Meyen beschreibt das in seinem am Donnerstag vorgestellten neuen Buch «Cancel Culture – Wie Propaganda und Zensur Demokratie und Gesellschaft zerstören» ausführlicher, weshalb ich es hier noch einmal empfehle. In der Diskussion wurde er auch nach Alternativen gefragt und verwies auf die Möglichkeiten der analogen Kommunikation und Medien.

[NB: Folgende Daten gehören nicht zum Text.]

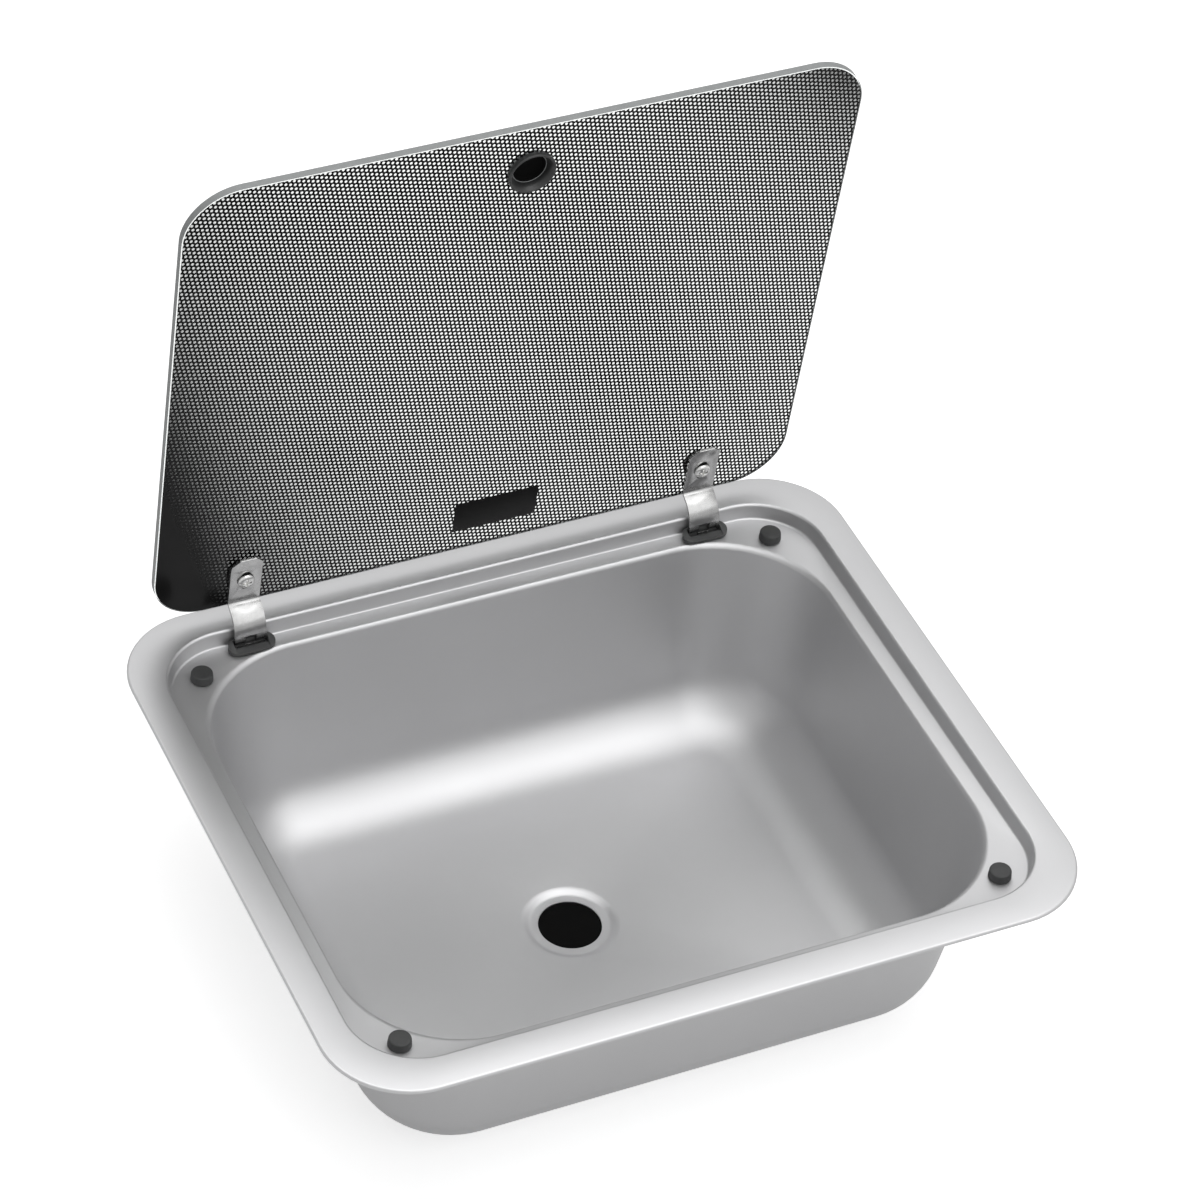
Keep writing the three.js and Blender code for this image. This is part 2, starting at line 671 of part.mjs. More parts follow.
function strap(x) {
  const strip = new THREE.ExtrudeGeometry(stripAlong(strapPath(), STRAP_THICKNESS), {
    depth: STRAP_WIDTH,
    bevelEnabled: false,
  });
  // (w, v, along) to (Z, Y, X) of the lid's frame
  strip.applyMatrix4(new THREE.Matrix4().makeBasis(
    new THREE.Vector3(0, 0, 1),
    new THREE.Vector3(0, 1, 0),
    new THREE.Vector3(-1, 0, 0),
  ));
  strip.translate(x + STRAP_WIDTH / 2, 0, 0);
  const slotRadius = STRAP_SLOT_WIDTH / 2;
  const slot = new THREE.Shape();
  slot.absarc(x, STRAP_SLOT_TOP - slotRadius, slotRadius, 0, HALF_TURN);
  slot.absarc(x, STRAP_SLOT_BOTTOM + slotRadius, slotRadius, HALF_TURN, HALF_TURN * 2);
  slot.closePath();
  const cutDepth = 4 * STRAP_THICKNESS;
  const corners = [-1, 1].map((side) => {
    const edge = x + side * STRAP_WIDTH / 2;
    const corner = new THREE.Shape([
      new THREE.Vector2(edge - side * STRAP_TIP_CHAMFER, STRAP_TOP + OVERCUT),
      new THREE.Vector2(edge - side * STRAP_TIP_CHAMFER, STRAP_TOP),
      new THREE.Vector2(edge, STRAP_TOP - STRAP_TIP_CHAMFER),
      new THREE.Vector2(edge + side * OVERCUT, STRAP_TOP - STRAP_TIP_CHAMFER),
      new THREE.Vector2(edge + side * OVERCUT, STRAP_TOP + OVERCUT),
    ]);
    return solid(plate(corner, 0, cutDepth));
  });
  const notchTurn = HALF_TURN / 2 - (radians(STRAP_NOTCH_ANGLE) - openTilt);
  const notchTop = STRAP_RADIUS * Math.sin(notchTurn) + pivotInLid.x;
  const notch = box(
    new THREE.Vector3(x - STRAP_NOTCH_WIDTH / 2, notchTop - STRAP_RADIUS, pivotInLid.y + STRAP_RADIUS / 2),
    new THREE.Vector3(x + STRAP_NOTCH_WIDTH / 2, notchTop, pivotInLid.y + STRAP_RADIUS * 1.5),
  );
  return cut(solid(strip), solid(plate(slot, 0, cutDepth)), ...corners, solid(notch));
}

function strapPad(x) {
  const low = GLASS_BOTTOM + PAD_INSET;
  const outline = new THREE.Shape([
    new THREE.Vector2(x - STRAP_WIDTH / 2, low),
    new THREE.Vector2(x + STRAP_WIDTH / 2, low),
    new THREE.Vector2(x + STRAP_WIDTH / 2, STRAP_TIP_BEND),
    new THREE.Vector2(x - STRAP_WIDTH / 2, STRAP_TIP_BEND),
  ]);
  const sheet = plate(outline, SEAT_GAP, SEAT_GAP + PAD_THICKNESS);
  const hole = cylinder(SCREW_SHANK + 2 * SEAT_GAP, 0, STRAP_FACE_W, x, SCREW_V);
  return cut(solid(sheet), solid(hole));
}

// ---------------------------------------------------------------- screw, washer and nut, in the lid's frame

function lidScrew(x) {
  const headBottom = STRAP_FACE_W + SEAT_GAP;
  const headTop = headBottom + SCREW_HEAD_HEIGHT;
  const radius = SCREW_HEAD / 2;
  const tipW = NUT_BACK_W - NUT_FLANGE_HEIGHT * SCREW_REACH_SHARE;
  const body = turned([
    [0, tipW],
    [SCREW_SHANK / 2, tipW],
    [SCREW_SHANK / 2, headBottom],
    [radius, headBottom],
    [radius, headBottom + SCREW_HEAD_HEIGHT * 0.35],
    [radius * 0.86, headTop - SCREW_HEAD_HEIGHT * 0.22],
    [radius * 0.55, headTop],
    [0, headTop],
  ], x, SCREW_V);
  const arms = [0, 1].map((turn) => {
    const half = SCREW_RECESS / 2;
    const thin = SCREW_RECESS / 8;
    const reachX = turn ? thin : half;
    const reachY = turn ? half : thin;
    return solid(box(
      new THREE.Vector3(x - reachX, SCREW_V - reachY, headTop - SCREW_HEAD_HEIGHT * 0.6),
      new THREE.Vector3(x + reachX, SCREW_V + reachY, headTop + OVERCUT),
    ));
  });
  return cut(solid(body), ...arms);
}

function nutWasher(x) {
  const bottom = -GLASS_THICKNESS - SEAT_GAP - WASHER_THICKNESS;
  const outer = NUT_FLANGE / 2 - WASHER_INSET;
  const inner = NUT_BUSH / 2 + SEAT_GAP;
  return solid(turned([
    [inner, bottom],
    [outer, bottom],
    [outer, bottom + WASHER_THICKNESS],
    [inner, bottom + WASHER_THICKNESS],
    [inner, bottom],
  ], x, SCREW_V));
}

// A cap nut on the outer face, with a bush that lines the hole in the glass.
function capNut(x) {
  const bore = SCREW_SHANK / 2 + SEAT_GAP;
  const bushTop = -SEAT_GAP;
  const capBottom = NUT_BACK_W - NUT_FLANGE_HEIGHT;
  const boreEnd = NUT_BACK_W - NUT_FLANGE_HEIGHT * NUT_BORE_SHARE;
  return solid(turned([
    [0, capBottom],
    [NUT_FLANGE / 2 - NUT_EDGE, capBottom],
    [NUT_FLANGE / 2 - NUT_EDGE * 0.3, capBottom + NUT_EDGE * 0.3],
    [NUT_FLANGE / 2, capBottom + NUT_EDGE],
    [NUT_FLANGE / 2, NUT_BACK_W],
    [NUT_BUSH / 2, NUT_BACK_W],
    [NUT_BUSH / 2, bushTop],
    [bore, bushTop],
    [bore, boreEnd],
    [0, boreEnd],
  ], x, SCREW_V));
}

// ---------------------------------------------------------------- lid glass and grip, in the lid's frame

function lidGlass() {
  const middle = (GLASS_TOP + GLASS_BOTTOM) / 2;
  const outline = roundedRectangle(
    GLASS_HALF_WIDTH - GLASS_ARRIS,
    GLASS_CLOSED_REAR - GLASS_ARRIS,
    GLASS_CORNER - GLASS_ARRIS,
    middle,
  );
  const sheet = new THREE.ExtrudeGeometry(outline, {
    depth: GLASS_THICKNESS - 2 * GLASS_ARRIS,
    bevelThickness: GLASS_ARRIS,
    bevelSize: GLASS_ARRIS,
    bevelSegments: 1,
    curveSegments: 8,
  }).translate(0, 0, -GLASS_THICKNESS + GLASS_ARRIS);
  const through = [-GLASS_THICKNESS - OVERCUT, OVERCUT];
  const gripHole = cylinder(GRIP_NECK + 2 * SEAT_GAP, ...through, 0, GRIP_V, GRIP_STEPS);
  const screwHoles = [-HINGE_X, HINGE_X].map((x) => solid(
    cylinder(NUT_BUSH + 2 * SEAT_GAP, ...through, x, SCREW_V),
  ));
  return cut(solid(sheet), solid(gripHole), ...screwHoles);
}

// The dark collar on the inner face: a flange and a neck that runs through the glass. Its mouth
// narrows down to the straight bore that the knob sits in.
function gripCollar() {
  const flangeBottom = SEAT_GAP;
  const flangeTop = flangeBottom + GRIP_FLANGE_HEIGHT;
  const round = COLLAR_ROUND;
  return solid(turned([
    [GRIP_BORE / 2, GRIP_NECK_END],
    [GRIP_NECK / 2, GRIP_NECK_END],
    [GRIP_NECK / 2, flangeBottom],
    [GRIP_FLANGE / 2, flangeBottom],
    [GRIP_FLANGE / 2, flangeTop - round],
    [GRIP_FLANGE / 2 - round, flangeTop],
    [GRIP_MOUTH / 2 + round, flangeTop],
    [GRIP_MOUTH / 2, flangeTop - round],
    [GRIP_BORE / 2, GRIP_KNOB_TOP + SEAT_GAP],
    [GRIP_BORE / 2, GRIP_NECK_END],
  ], 0, GRIP_V, GRIP_STEPS));
}

// The knob that closes the collar's neck: a shallow cup, level with the neck's end.
function gripKnob() {
  const outer = GRIP_BORE / 2 - SEAT_GAP;
  const hollow = outer - KNOB_WALL;
  const floor = GRIP_NECK_END + KNOB_WALL;
  return solid(turned([
    [0, GRIP_NECK_END],
    [outer - KNOB_ROUND, GRIP_NECK_END],
    [outer, GRIP_NECK_END + KNOB_ROUND],
    [outer, GRIP_KNOB_TOP],
    [hollow, GRIP_KNOB_TOP],
    [hollow, floor + KNOB_ROUND],
    [hollow - KNOB_ROUND, floor],
    [0, floor],
  ], 0, GRIP_V, GRIP_STEPS));
}

// ---------------------------------------------------------------- bumpers and seal

function bumperHole(x, y) {
  const hole = BUMPER_STEM + 2 * SEAT_GAP;
  return solid(cylinder(hole, LEDGE_Z - 2 * SHEET, LEDGE_Z + SHEET, x, y, BUMPER_STEPS));
}

function bumper(x, y) {
  const seat = LEDGE_Z + SEAT_GAP;
  const barbTop = LEDGE_Z - SHEET - SEAT_GAP;
  return solid(turned([
    [0, barbTop - BUMPER_TAIL],
    [BUMPER_STEM / 2 - BUMPER_TAIL_TAPER, barbTop - BUMPER_TAIL],
    [BUMPER_BARB / 2, barbTop - BUMPER_BARB_HEIGHT],
    [BUMPER_BARB / 2, barbTop],
    [BUMPER_STEM / 2, barbTop],
    [BUMPER_STEM / 2, seat],
    [BUMPER_BASE / 2, seat],
    [BUMPER_BASE / 2, seat + BUMPER_FOOT],
    [BUMPER_TOP / 2, BUMPER_TOP_Z - BUMPER_SHOULDER],
    [BUMPER_TOP / 2 - BUMPER_SHOULDER / 2, BUMPER_TOP_Z - BUMPER_SHOULDER / 3],
    [BUMPER_TOP / 2 - BUMPER_ROUND, BUMPER_TOP_Z],
    [0, BUMPER_TOP_Z],
  ], x, y, BUMPER_STEPS));
}

function rimSeal() {
  const outline = roundedRectangle(
    RIM_WIDTH / 2 - SEAL_INSET,
    RIM_DEPTH / 2 - SEAL_INSET,
    RIM_CORNER - SEAL_INSET,
  );
  const inner = SEAL_INSET + SEAL_WIDTH;
  outline.holes.push(roundedRectangle(
    RIM_WIDTH / 2 - inner,
    RIM_DEPTH / 2 - inner,
    RIM_CORNER - inner,
  ));
  return solid(plate(outline, 0, FLANGE_TOP - SHEET - SEAT_GAP, CORNER_STEPS));
}

// ---------------------------------------------------------------- assembly

const bumperPlaces = [
  { name: 'bumper_rear_left', x: -BUMPER_X, y: BUMPER_Y },
  { name: 'bumper_rear_right', x: BUMPER_X, y: BUMPER_Y },
  { name: 'bumper_front_left', x: -BUMPER_X, y: -BUMPER_Y },
  { name: 'bumper_front_right', x: BUMPER_X, y: -BUMPER_Y },
];
const hingePlaces = [
  { side: 'left', x: -HINGE_X },
  { side: 'right', x: HINGE_X },
];

const sink = new THREE.Group();
const openBowl = cut(
  pressedBowl(),
  ...hingePlaces.map(({ x }) => housingCutOut(x)),
  ...bumperPlaces.map(({ x, y }) => bumperHole(x, y)),
);
sink.add(mesh('sink_body', geometryOf(openBowl), steel));
sink.add(mesh('rim_seal', geometryOf(rimSeal()), darkRubber));
for (const { name, x, y } of bumperPlaces) {
  sink.add(mesh(name, geometryOf(bumper(x, y)), darkRubber));
}
for (const { side, x } of hingePlaces) {
  sink.add(mesh(`hinge_housing_${side}`, geometryOf(housing(x)), darkPlastic));
  sink.add(mesh(`detent_spring_${side}`, geometryOf(detentSpring(x)), screwSteel));
}

const lid = new THREE.Group();
lid.position.set(0, LID_OPEN_Y, FLANGE_TOP);
lid.rotation.x = openTilt;
lid.add(mesh('lid_glass', geometryOf(lidGlass()), printedGlass));
lid.add(mesh('grip_collar', geometryOf(gripCollar()), darkPlastic));
lid.add(mesh('grip_knob', geometryOf(gripKnob()), darkPlastic));
for (const { side, x } of hingePlaces) {
  lid.add(mesh(`hinge_strap_${side}`, geometryOf(strap(x)), strapSteel));
  lid.add(mesh(`strap_pad_${side}`, geometryOf(strapPad(x)), darkRubber));
  lid.add(mesh(`lid_screw_${side}`, geometryOf(lidScrew(x)), screwSteel));
  lid.add(mesh(`nut_washer_${side}`, geometryOf(nutWasher(x)), darkRubber));
  lid.add(mesh(`cap_nut_${side}`, geometryOf(capNut(x)), darkPlastic));
}

const rvSink = new THREE.Group();
rvSink.name = 'rv_sink_with_glass_lid';
rvSink.add(sink, lid);

export default rvSink;
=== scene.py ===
import math

import bmesh
import bpy
from mathutils import Matrix, Vector


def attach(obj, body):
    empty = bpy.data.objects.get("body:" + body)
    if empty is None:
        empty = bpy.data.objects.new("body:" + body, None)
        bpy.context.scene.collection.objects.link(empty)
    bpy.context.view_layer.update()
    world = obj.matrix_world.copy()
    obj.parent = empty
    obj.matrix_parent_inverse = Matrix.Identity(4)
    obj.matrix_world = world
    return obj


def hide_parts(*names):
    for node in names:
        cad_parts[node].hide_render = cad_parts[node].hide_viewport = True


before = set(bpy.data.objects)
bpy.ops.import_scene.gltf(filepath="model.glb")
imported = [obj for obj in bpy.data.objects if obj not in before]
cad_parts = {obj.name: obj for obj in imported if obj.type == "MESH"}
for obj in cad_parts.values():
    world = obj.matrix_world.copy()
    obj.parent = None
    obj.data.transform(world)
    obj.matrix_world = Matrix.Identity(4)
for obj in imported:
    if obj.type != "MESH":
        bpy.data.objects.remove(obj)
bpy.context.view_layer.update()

# ---------------------------------------------------------------- sizes in millimetres
# They are the CAD's own, apart from the ones marked "looks", which only this visual model has.

MM = 0.001

RIM_WIDTH = 420
RIM_DEPTH = 360
RIM_CORNER = 46
FLANGE_TOP = 2
SHEET = 0.8
LIP_RADIUS = 1.4
FLANGE_SIDE = 18.5
FLANGE_END = 20
RECESS_DEPTH = 9.5
RECESS_CORNER = 38
STEP_RUN = 1.3
CREST_RADIUS = 1.8
FOOT_RADIUS = 1.5
LEDGE_WIDTH = 10
LEDGE_FALL = 1.3  # looks: the ledge leans towards the bowl

BOWL_DEPTH = 124
MOUTH_CORNER = 66
MOUTH_RADIUS = 4
WALL_DRAFT = math.radians(9.5)
FLOOR_FILLET = 39
FLOOR_BLEND = 0.95
FLOOR_FALL = 2.5

DRAIN_X = -3.2
DRAIN_Y = 5.8
DRAIN_HOLE = 35
DRAIN_SEAT = 43.5
DRAIN_DISH = 54
DRAIN_STEP = 2
DRAIN_LEAD = 2
DISH_EDGE_ROUND = 1.6
SEAT_EDGE_ROUND = 1.0

LEDGE_Z = FLANGE_TOP - RECESS_DEPTH
FLOOR_Z = FLANGE_TOP - BOWL_DEPTH
STEP_FOOT_X = RIM_WIDTH / 2 - FLANGE_SIDE - STEP_RUN
STEP_FOOT_Y = RIM_DEPTH / 2 - FLANGE_END - STEP_RUN
LOWEST_Z = FLOOR_Z - FLOOR_FALL - DRAIN_STEP - SHEET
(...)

Letztere könnten nicht so schnell abgeschaltet werden wie digitale Kanäle und könnten Inhalte vermitteln, die auf den Internet-Plattformen durch die «Cancel Culture» verschwinden. Deshalb will ich nicht nur auf Meyens Bücher hinweisen, sondern zum Abschluss ein weiteres Mal den Kommunikationswissenschaftler Claus Eurich zitieren. Der schrieb in seinem 1991 erschienenen Buch «Die Megamaschine – Vom Sturm der Technik auf das Leben und Möglichkeiten des Widerstands»:
«Eine Gesellschaft ohne Bibliotheken, ohne Buch und Lesen hat sich selbst aufgegeben. Sie wird sich hoffnungslos im Netzwerk der Elektronik verstricken, der überlebensnotwendigen Ideen beraubt.»
Und auch:
«Lesen ist kultureller Widerstand. Wer es missachtet, ist gegen das Denken.»
Ich bin mir sicher, dass ich die Leserinnen und Leser von Transition News nicht zu diesem Widerstand aufrufen muss. Ich wünsche Ihnen ein angenehmes Wochenende und auch viel Lesespaß und Wissensgewinn auf analoge Weise!